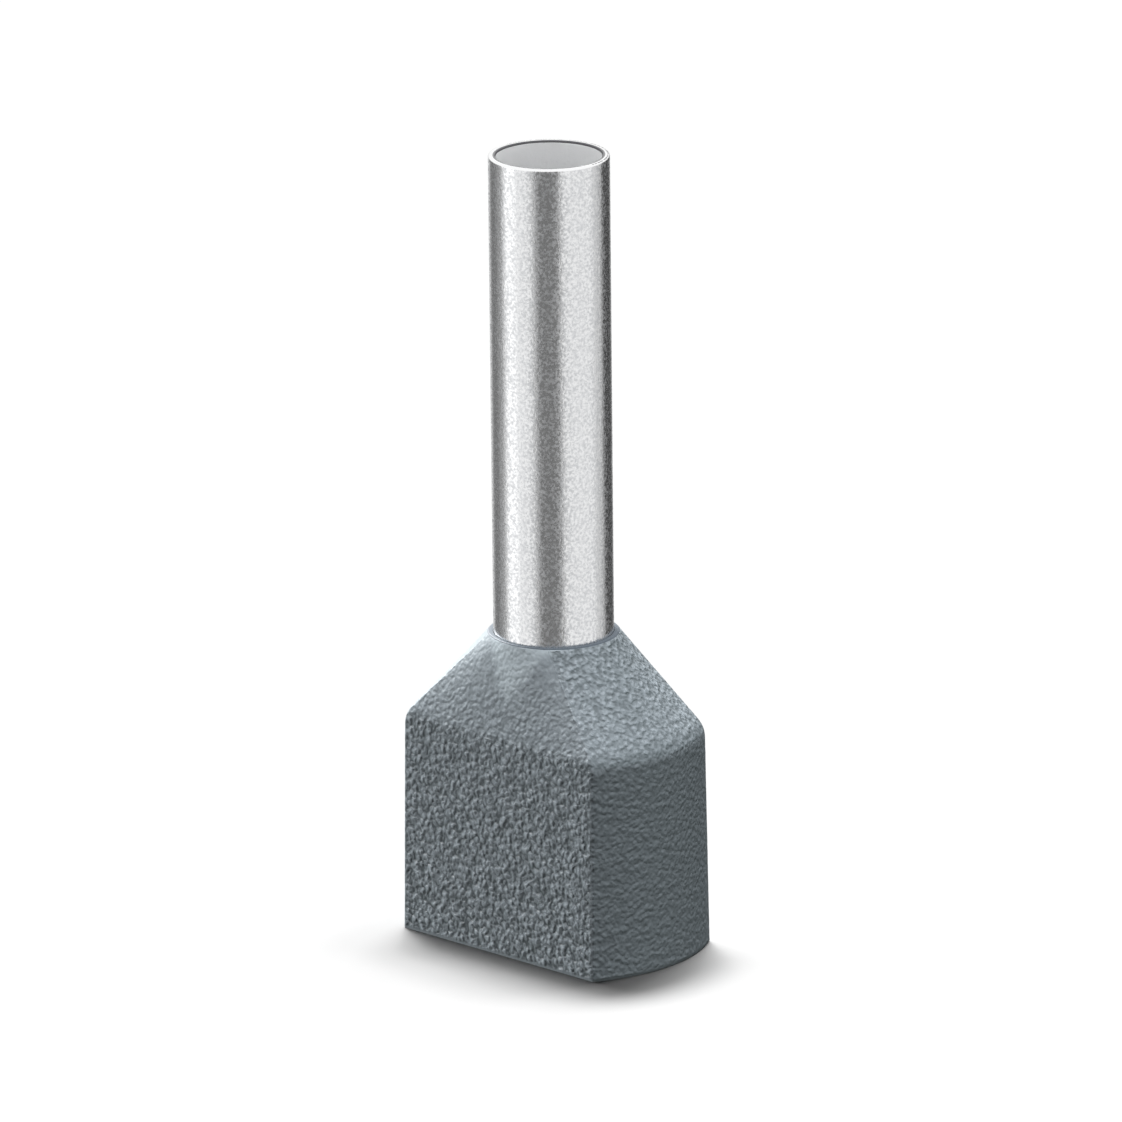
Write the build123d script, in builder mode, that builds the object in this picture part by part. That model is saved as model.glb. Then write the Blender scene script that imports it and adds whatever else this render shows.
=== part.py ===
# Insulated wire ferrule for two wires: a thin tinned copper sleeve held in the shoulders of a
# moulded plastic collar. It stands on the mouth of the collar, with Z up the sleeve and X along
# the wide side of the collar. Sizes are in millimetres and degrees.

import os
from math import cos, radians, sin, sqrt, tan

from build123d import *

# Sleeve: a seamless tube, straight outside the collar and flared inside it
barrel_length = 13.0
barrel_diameter = 3.2
sleeve_wall = 0.2
rim_rounding = 0.05
flare_length = 2.1
flare_growth = 0.2  # what the flare adds to the radius

# Collar, outside
collar_height = 8.5
collar_width = 8.2
collar_depth = 4.6
end_bow = 0.67  # how far the narrow ends bulge past the corners
draft_angle = 0.78
shoulder_height = 6.0
shoulder_rounding = 0.8
corner_rounding = 0.12
foot_rounding = 0.05
ridge_angle = 52.0  # where the four ridges reach the neck, measured from X
neck_end_lip = 0.13  # width of the collar's top edge beside the tube, towards the narrow ends
neck_side_lip = 0.1  # and towards the wide sides

# Collar, inside
collar_wall = 0.35
pocket_height = 4.7  # straight part that takes the insulation of the two wires
pocket_rounding = 0.3
funnel_rounding = 0.5
mouth_rounding = 0.1
throat_end_cover = 0.05  # how far the throat stands in over the end of the tube
throat_side_cover = 0.08
sleeve_fit = 0.01  # gap between the tube and its seat

# Sizes that follow from the ones above
barrel_radius = barrel_diameter / 2
bore_radius = barrel_radius - sleeve_wall
sleeve_top = collar_height + barrel_length
sleeve_end = collar_height - flare_length
flare_bore_radius = bore_radius + flare_growth
end_radius = (collar_depth**2 / 4 + end_bow**2) / (2 * end_bow)
end_centre = collar_width / 2 - end_radius


def collar_outline(height, wall):
    """Level outline of the collar, drawn in by a wall and the draft: long sides and bowed ends."""
    inset = wall + height * tan(radians(draft_angle))
    half_width = collar_width / 2 - inset
    half_depth = collar_depth / 2 - inset
    corner_x = end_centre + sqrt((end_radius - inset) ** 2 - half_depth**2)
    with BuildLine(Plane.XY.offset(height)) as outline:
        Line((-corner_x, -half_depth), (corner_x, -half_depth))
        ThreePointArc((corner_x, -half_depth), (half_width, 0), (corner_x, half_depth))
        Line((corner_x, half_depth), (-corner_x, half_depth))
        ThreePointArc((-corner_x, half_depth), (-half_width, 0), (-corner_x, -half_depth))
    return Face(outline.wire())


def round_outline(height, half_width, half_depth):
    """Level outline round the tube: a circle, a little flattened towards the wide sides."""
    corner_x = half_width * cos(radians(ridge_angle))
    corner_y = half_width * sin(radians(ridge_angle))
    with BuildLine(Plane.XY.offset(height)) as outline:
        ThreePointArc((-corner_x, -corner_y), (0, -half_depth), (corner_x, -corner_y))
        ThreePointArc((corner_x, -corner_y), (half_width, 0), (corner_x, corner_y))
        ThreePointArc((corner_x, corner_y), (0, half_depth), (-corner_x, corner_y))
        ThreePointArc((-corner_x, corner_y), (-half_width, 0), (-corner_x, -corner_y))
    return Face(outline.wire())


# The sleeve's wall, turned about the axis
with BuildPart() as sleeve:
    with BuildSketch(Plane.XZ):
        with BuildLine():
            Polyline(
                (bore_radius, sleeve_top),
                (barrel_radius, sleeve_top),
                (barrel_radius, collar_height),
                (barrel_radius + flare_growth, sleeve_end),
                (flare_bore_radius, sleeve_end),
                (bore_radius, collar_height),
                close=True,
            )
        make_face()
    revolve(axis=Axis.Z)
    fillet(sleeve.edges().group_by(Axis.Z)[-1], radius=rim_rounding)
sleeve.part.label = "sleeve"

# The hollow of the collar below the tube: a straight pocket and a funnel up to the throat
with BuildPart() as hollow:
    loft(
        [
            collar_outline(0, collar_wall),
            collar_outline(pocket_height, collar_wall),
            round_outline(
                sleeve_end,
                flare_bore_radius - throat_end_cover,
                flare_bore_radius - throat_side_cover,
            ),
        ],
        ruled=True,
    )
    fillet(
        hollow.edges().group_by(Axis.Z)[2].filter_by(Axis.X, reverse=True),
        radius=funnel_rounding,
    )
    fillet(hollow.edges().filter_by(Axis.X).group_by(Axis.Z)[-1], radius=funnel_rounding)
    fillet(hollow.edges().group_by(Axis.Z)[1], radius=pocket_rounding)

# The collar: drafted body, shoulders that close in to the neck, rounded edges
with BuildPart() as collar:
    loft(
        [
            collar_outline(0, 0),
            collar_outline(shoulder_height, 0),
            round_outline(
                collar_height, barrel_radius + neck_end_lip, barrel_radius + neck_side_lip
            ),
        ],
        ruled=True,
    )
    fillet(
        collar.edges().group_by(Axis.Z)[2].filter_by(Axis.X, reverse=True),
        radius=shoulder_rounding,
    )
    fillet(collar.edges().filter_by(Axis.X).group_by(Axis.Z)[-1], radius=shoulder_rounding)
    fillet(collar.edges().group_by(Axis.Z)[1], radius=corner_rounding)
    fillet(collar.edges().group_by(Axis.Z)[0], radius=foot_rounding)
    add(hollow.part, mode=Mode.SUBTRACT)
    # The tapered seat that locks the flare of the tube
    with BuildSketch(Plane.XZ):
        with BuildLine():
            Polyline(
                (0, sleeve_end),
                (barrel_radius + flare_growth + sleeve_fit, sleeve_end),
                (barrel_radius + sleeve_fit, collar_height),
                (0, collar_height),
                close=True,
            )
        make_face()
    revolve(axis=Axis.Z, mode=Mode.SUBTRACT)
    mouth = collar.faces().sort_by(Axis.Z)[0]
    fillet(mouth.inner_wires()[0].edges(), radius=mouth_rounding)
collar.part.label = "collar"

os.makedirs("parts", exist_ok=True)
export_step(sleeve.part, "parts/sleeve.step")
export_step(collar.part, "parts/collar.step")
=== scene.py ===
from math import cos, radians, sin, tan

import bpy
import numpy as np
from mathutils import Matrix, Vector


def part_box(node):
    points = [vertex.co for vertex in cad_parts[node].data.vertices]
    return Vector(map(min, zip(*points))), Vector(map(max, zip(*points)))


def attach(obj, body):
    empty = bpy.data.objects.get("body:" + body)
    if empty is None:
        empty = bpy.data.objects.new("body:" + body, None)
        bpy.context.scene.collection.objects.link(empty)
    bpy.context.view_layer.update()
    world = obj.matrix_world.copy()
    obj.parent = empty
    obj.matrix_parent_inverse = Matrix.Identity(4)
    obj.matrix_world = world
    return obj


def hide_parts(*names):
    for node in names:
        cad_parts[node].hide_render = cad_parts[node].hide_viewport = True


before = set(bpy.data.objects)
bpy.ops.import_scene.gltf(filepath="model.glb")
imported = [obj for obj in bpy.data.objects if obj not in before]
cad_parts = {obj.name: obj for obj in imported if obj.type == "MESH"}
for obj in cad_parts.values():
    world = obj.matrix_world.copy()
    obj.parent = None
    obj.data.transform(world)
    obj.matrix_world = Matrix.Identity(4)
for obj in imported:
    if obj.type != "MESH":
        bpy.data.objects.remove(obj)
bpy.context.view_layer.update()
mm = 0.001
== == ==
--- Task prompt ---
Look above for the line that contains "revolve(axis=Axis.Z, mode=Mode.SUBTRACT)". Starting there, transcribe every line exactly until you have copied the line that contains "obj.parent = empty".

--- Exercise response ---
    revolve(axis=Axis.Z, mode=Mode.SUBTRACT)
    mouth = collar.faces().sort_by(Axis.Z)[0]
    fillet(mouth.inner_wires()[0].edges(), radius=mouth_rounding)
collar.part.label = "collar"

os.makedirs("parts", exist_ok=True)
export_step(sleeve.part, "parts/sleeve.step")
export_step(collar.part, "parts/collar.step")
=== scene.py ===
from math import cos, radians, sin, tan

import bpy
import numpy as np
from mathutils import Matrix, Vector


def part_box(node):
    points = [vertex.co for vertex in cad_parts[node].data.vertices]
    return Vector(map(min, zip(*points))), Vector(map(max, zip(*points)))


def attach(obj, body):
    empty = bpy.data.objects.get("body:" + body)
    if empty is None:
        empty = bpy.data.objects.new("body:" + body, None)
        bpy.context.scene.collection.objects.link(empty)
    bpy.context.view_layer.update()
    world = obj.matrix_world.copy()
    obj.parent = empty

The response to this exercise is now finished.